Start

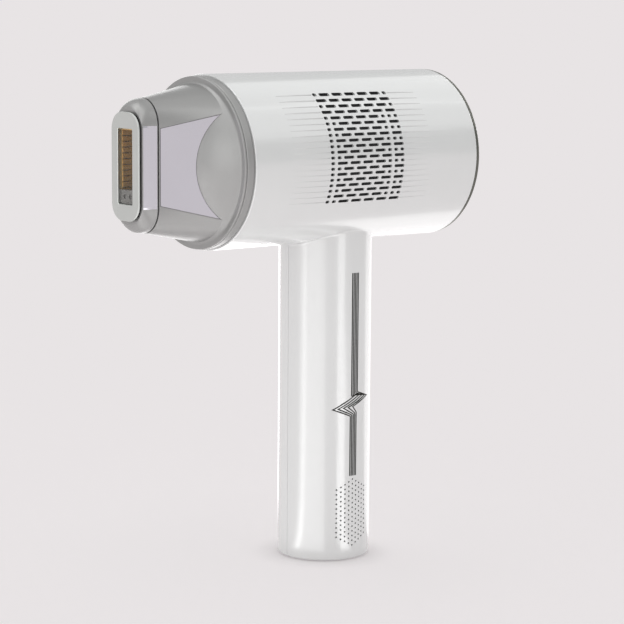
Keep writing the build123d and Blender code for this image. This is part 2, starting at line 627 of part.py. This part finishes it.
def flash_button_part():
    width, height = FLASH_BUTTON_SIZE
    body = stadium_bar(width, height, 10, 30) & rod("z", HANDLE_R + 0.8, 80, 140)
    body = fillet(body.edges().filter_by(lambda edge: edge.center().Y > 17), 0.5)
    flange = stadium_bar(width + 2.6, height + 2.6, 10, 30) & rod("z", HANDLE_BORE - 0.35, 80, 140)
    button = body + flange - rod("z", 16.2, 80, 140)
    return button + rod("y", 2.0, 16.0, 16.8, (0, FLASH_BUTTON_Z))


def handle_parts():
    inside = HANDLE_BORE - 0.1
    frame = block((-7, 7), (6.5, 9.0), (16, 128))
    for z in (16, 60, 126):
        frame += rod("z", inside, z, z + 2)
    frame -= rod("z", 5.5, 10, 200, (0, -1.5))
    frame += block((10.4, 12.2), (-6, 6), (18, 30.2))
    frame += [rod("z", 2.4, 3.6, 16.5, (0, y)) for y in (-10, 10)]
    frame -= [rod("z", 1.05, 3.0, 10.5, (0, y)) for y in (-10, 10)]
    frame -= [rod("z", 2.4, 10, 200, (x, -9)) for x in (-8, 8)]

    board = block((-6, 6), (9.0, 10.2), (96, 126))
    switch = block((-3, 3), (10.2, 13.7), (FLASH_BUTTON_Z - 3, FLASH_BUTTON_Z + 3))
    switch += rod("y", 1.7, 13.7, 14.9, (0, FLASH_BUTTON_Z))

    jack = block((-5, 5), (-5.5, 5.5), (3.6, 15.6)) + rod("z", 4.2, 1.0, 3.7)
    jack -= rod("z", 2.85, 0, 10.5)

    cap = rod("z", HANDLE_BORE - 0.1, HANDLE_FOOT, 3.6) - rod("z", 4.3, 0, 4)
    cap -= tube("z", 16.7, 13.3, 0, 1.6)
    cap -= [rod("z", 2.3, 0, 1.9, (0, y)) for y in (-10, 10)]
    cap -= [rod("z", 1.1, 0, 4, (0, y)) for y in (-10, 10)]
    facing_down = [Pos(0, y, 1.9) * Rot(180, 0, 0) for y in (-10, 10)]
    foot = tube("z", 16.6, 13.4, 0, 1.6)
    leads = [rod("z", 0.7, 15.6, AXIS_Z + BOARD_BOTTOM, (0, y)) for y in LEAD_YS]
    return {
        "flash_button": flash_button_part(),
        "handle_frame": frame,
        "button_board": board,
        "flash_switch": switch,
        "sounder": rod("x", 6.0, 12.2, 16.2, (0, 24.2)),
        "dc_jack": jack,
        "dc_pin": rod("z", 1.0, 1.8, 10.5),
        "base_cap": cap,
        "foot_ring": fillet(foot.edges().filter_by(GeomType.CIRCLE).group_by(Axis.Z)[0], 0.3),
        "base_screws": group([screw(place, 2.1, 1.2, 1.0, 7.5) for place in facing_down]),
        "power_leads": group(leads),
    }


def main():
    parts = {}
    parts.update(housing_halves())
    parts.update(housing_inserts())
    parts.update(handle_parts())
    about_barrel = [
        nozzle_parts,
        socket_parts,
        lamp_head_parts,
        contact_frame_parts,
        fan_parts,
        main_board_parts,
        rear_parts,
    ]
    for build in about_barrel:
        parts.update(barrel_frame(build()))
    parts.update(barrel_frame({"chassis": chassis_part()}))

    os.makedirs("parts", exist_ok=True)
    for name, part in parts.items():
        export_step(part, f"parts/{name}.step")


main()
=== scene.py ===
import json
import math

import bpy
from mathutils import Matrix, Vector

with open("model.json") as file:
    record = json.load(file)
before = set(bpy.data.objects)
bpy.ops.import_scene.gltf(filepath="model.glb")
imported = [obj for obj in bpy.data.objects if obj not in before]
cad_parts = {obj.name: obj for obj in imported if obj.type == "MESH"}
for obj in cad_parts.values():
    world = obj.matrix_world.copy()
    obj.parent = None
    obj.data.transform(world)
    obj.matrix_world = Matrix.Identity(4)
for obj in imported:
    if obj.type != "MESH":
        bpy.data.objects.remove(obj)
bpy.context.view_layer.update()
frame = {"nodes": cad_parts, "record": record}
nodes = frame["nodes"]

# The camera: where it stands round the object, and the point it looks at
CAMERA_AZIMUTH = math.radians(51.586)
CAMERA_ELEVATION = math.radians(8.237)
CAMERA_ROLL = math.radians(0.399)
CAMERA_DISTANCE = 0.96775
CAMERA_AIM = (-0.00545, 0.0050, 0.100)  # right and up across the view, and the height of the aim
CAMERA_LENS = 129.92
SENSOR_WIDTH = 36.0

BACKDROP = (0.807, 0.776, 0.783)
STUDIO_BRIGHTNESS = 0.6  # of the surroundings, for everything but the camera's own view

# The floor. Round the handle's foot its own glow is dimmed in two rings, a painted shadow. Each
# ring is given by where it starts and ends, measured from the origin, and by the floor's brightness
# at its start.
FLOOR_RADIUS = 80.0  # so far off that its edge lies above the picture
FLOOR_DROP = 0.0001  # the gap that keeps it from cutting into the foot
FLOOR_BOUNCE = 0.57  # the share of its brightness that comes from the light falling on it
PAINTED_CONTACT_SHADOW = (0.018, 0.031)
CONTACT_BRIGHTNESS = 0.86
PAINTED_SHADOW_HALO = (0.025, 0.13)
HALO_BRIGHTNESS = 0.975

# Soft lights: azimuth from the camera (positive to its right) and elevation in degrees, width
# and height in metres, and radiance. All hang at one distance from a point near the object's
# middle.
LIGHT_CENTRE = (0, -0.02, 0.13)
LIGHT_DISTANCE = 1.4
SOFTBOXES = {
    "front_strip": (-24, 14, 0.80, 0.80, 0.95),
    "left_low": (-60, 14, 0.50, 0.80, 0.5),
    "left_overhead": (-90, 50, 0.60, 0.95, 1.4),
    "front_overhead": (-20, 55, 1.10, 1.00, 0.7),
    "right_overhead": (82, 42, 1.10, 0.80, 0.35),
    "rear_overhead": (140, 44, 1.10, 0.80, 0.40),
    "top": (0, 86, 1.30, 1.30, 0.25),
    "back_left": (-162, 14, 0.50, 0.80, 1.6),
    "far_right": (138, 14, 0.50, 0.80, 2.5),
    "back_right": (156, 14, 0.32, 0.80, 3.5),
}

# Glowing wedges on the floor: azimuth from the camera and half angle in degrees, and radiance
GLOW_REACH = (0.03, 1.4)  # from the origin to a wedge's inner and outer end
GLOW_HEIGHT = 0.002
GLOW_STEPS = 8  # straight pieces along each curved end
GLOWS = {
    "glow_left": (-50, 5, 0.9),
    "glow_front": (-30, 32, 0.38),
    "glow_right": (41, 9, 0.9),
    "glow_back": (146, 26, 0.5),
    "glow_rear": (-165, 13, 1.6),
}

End

Requirements:
Quote each line of the data above exactly as written.

Finished exercise:
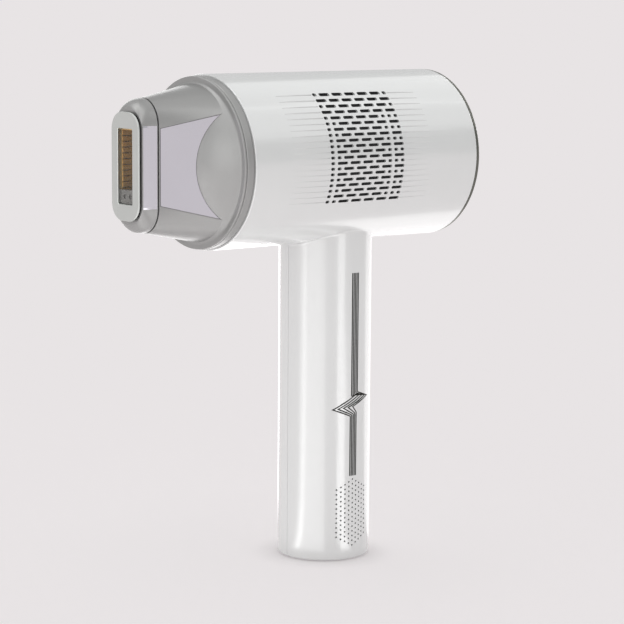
Keep writing the build123d and Blender code for this image. This is part 2, starting at line 627 of part.py. This part finishes it.
def flash_button_part():
    width, height = FLASH_BUTTON_SIZE
    body = stadium_bar(width, height, 10, 30) & rod("z", HANDLE_R + 0.8, 80, 140)
    body = fillet(body.edges().filter_by(lambda edge: edge.center().Y > 17), 0.5)
    flange = stadium_bar(width + 2.6, height + 2.6, 10, 30) & rod("z", HANDLE_BORE - 0.35, 80, 140)
    button = body + flange - rod("z", 16.2, 80, 140)
    return button + rod("y", 2.0, 16.0, 16.8, (0, FLASH_BUTTON_Z))


def handle_parts():
    inside = HANDLE_BORE - 0.1
    frame = block((-7, 7), (6.5, 9.0), (16, 128))
    for z in (16, 60, 126):
        frame += rod("z", inside, z, z + 2)
    frame -= rod("z", 5.5, 10, 200, (0, -1.5))
    frame += block((10.4, 12.2), (-6, 6), (18, 30.2))
    frame += [rod("z", 2.4, 3.6, 16.5, (0, y)) for y in (-10, 10)]
    frame -= [rod("z", 1.05, 3.0, 10.5, (0, y)) for y in (-10, 10)]
    frame -= [rod("z", 2.4, 10, 200, (x, -9)) for x in (-8, 8)]

    board = block((-6, 6), (9.0, 10.2), (96, 126))
    switch = block((-3, 3), (10.2, 13.7), (FLASH_BUTTON_Z - 3, FLASH_BUTTON_Z + 3))
    switch += rod("y", 1.7, 13.7, 14.9, (0, FLASH_BUTTON_Z))

    jack = block((-5, 5), (-5.5, 5.5), (3.6, 15.6)) + rod("z", 4.2, 1.0, 3.7)
    jack -= rod("z", 2.85, 0, 10.5)

    cap = rod("z", HANDLE_BORE - 0.1, HANDLE_FOOT, 3.6) - rod("z", 4.3, 0, 4)
    cap -= tube("z", 16.7, 13.3, 0, 1.6)
    cap -= [rod("z", 2.3, 0, 1.9, (0, y)) for y in (-10, 10)]
    cap -= [rod("z", 1.1, 0, 4, (0, y)) for y in (-10, 10)]
    facing_down = [Pos(0, y, 1.9) * Rot(180, 0, 0) for y in (-10, 10)]
    foot = tube("z", 16.6, 13.4, 0, 1.6)
    leads = [rod("z", 0.7, 15.6, AXIS_Z + BOARD_BOTTOM, (0, y)) for y in LEAD_YS]
    return {
        "flash_button": flash_button_part(),
        "handle_frame": frame,
        "button_board": board,
        "flash_switch": switch,
        "sounder": rod("x", 6.0, 12.2, 16.2, (0, 24.2)),
        "dc_jack": jack,
        "dc_pin": rod("z", 1.0, 1.8, 10.5),
        "base_cap": cap,
        "foot_ring": fillet(foot.edges().filter_by(GeomType.CIRCLE).group_by(Axis.Z)[0], 0.3),
        "base_screws": group([screw(place, 2.1, 1.2, 1.0, 7.5) for place in facing_down]),
        "power_leads": group(leads),
    }


def main():
    parts = {}
    parts.update(housing_halves())
    parts.update(housing_inserts())
    parts.update(handle_parts())
    about_barrel = [
        nozzle_parts,
        socket_parts,
        lamp_head_parts,
        contact_frame_parts,
        fan_parts,
        main_board_parts,
        rear_parts,
    ]
    for build in about_barrel:
        parts.update(barrel_frame(build()))
    parts.update(barrel_frame({"chassis": chassis_part()}))

    os.makedirs("parts", exist_ok=True)
    for name, part in parts.items():
        export_step(part, f"parts/{name}.step")


main()
=== scene.py ===
import json
import math

import bpy
from mathutils import Matrix, Vector

with open("model.json") as file:
    record = json.load(file)
before = set(bpy.data.objects)
bpy.ops.import_scene.gltf(filepath="model.glb")
imported = [obj for obj in bpy.data.objects if obj not in before]
cad_parts = {obj.name: obj for obj in imported if obj.type == "MESH"}
for obj in cad_parts.values():
    world = obj.matrix_world.copy()
    obj.parent = None
    obj.data.transform(world)
    obj.matrix_world = Matrix.Identity(4)
for obj in imported:
    if obj.type != "MESH":
        bpy.data.objects.remove(obj)
bpy.context.view_layer.update()
frame = {"nodes": cad_parts, "record": record}
nodes = frame["nodes"]

# The camera: where it stands round the object, and the point it looks at
CAMERA_AZIMUTH = math.radians(51.586)
CAMERA_ELEVATION = math.radians(8.237)
CAMERA_ROLL = math.radians(0.399)
CAMERA_DISTANCE = 0.96775
CAMERA_AIM = (-0.00545, 0.0050, 0.100)  # right and up across the view, and the height of the aim
CAMERA_LENS = 129.92
SENSOR_WIDTH = 36.0

BACKDROP = (0.807, 0.776, 0.783)
STUDIO_BRIGHTNESS = 0.6  # of the surroundings, for everything but the camera's own view

# The floor. Round the handle's foot its own glow is dimmed in two rings, a painted shadow. Each
# ring is given by where it starts and ends, measured from the origin, and by the floor's brightness
# at its start.
FLOOR_RADIUS = 80.0  # so far off that its edge lies above the picture
FLOOR_DROP = 0.0001  # the gap that keeps it from cutting into the foot
FLOOR_BOUNCE = 0.57  # the share of its brightness that comes from the light falling on it
PAINTED_CONTACT_SHADOW = (0.018, 0.031)
CONTACT_BRIGHTNESS = 0.86
PAINTED_SHADOW_HALO = (0.025, 0.13)
HALO_BRIGHTNESS = 0.975

# Soft lights: azimuth from the camera (positive to its right) and elevation in degrees, width
# and height in metres, and radiance. All hang at one distance from a point near the object's
# middle.
LIGHT_CENTRE = (0, -0.02, 0.13)
LIGHT_DISTANCE = 1.4
SOFTBOXES = {
    "front_strip": (-24, 14, 0.80, 0.80, 0.95),
    "left_low": (-60, 14, 0.50, 0.80, 0.5),
    "left_overhead": (-90, 50, 0.60, 0.95, 1.4),
    "front_overhead": (-20, 55, 1.10, 1.00, 0.7),
    "right_overhead": (82, 42, 1.10, 0.80, 0.35),
    "rear_overhead": (140, 44, 1.10, 0.80, 0.40),
    "top": (0, 86, 1.30, 1.30, 0.25),
    "back_left": (-162, 14, 0.50, 0.80, 1.6),
    "far_right": (138, 14, 0.50, 0.80, 2.5),
    "back_right": (156, 14, 0.32, 0.80, 3.5),
}

# Glowing wedges on the floor: azimuth from the camera and half angle in degrees, and radiance
GLOW_REACH = (0.03, 1.4)  # from the origin to a wedge's inner and outer end
GLOW_HEIGHT = 0.002
GLOW_STEPS = 8  # straight pieces along each curved end
GLOWS = {
    "glow_left": (-50, 5, 0.9),
    "glow_front": (-30, 32, 0.38),
    "glow_right": (41, 9, 0.9),
    "glow_back": (146, 26, 0.5),
    "glow_rear": (-165, 13, 1.6),
}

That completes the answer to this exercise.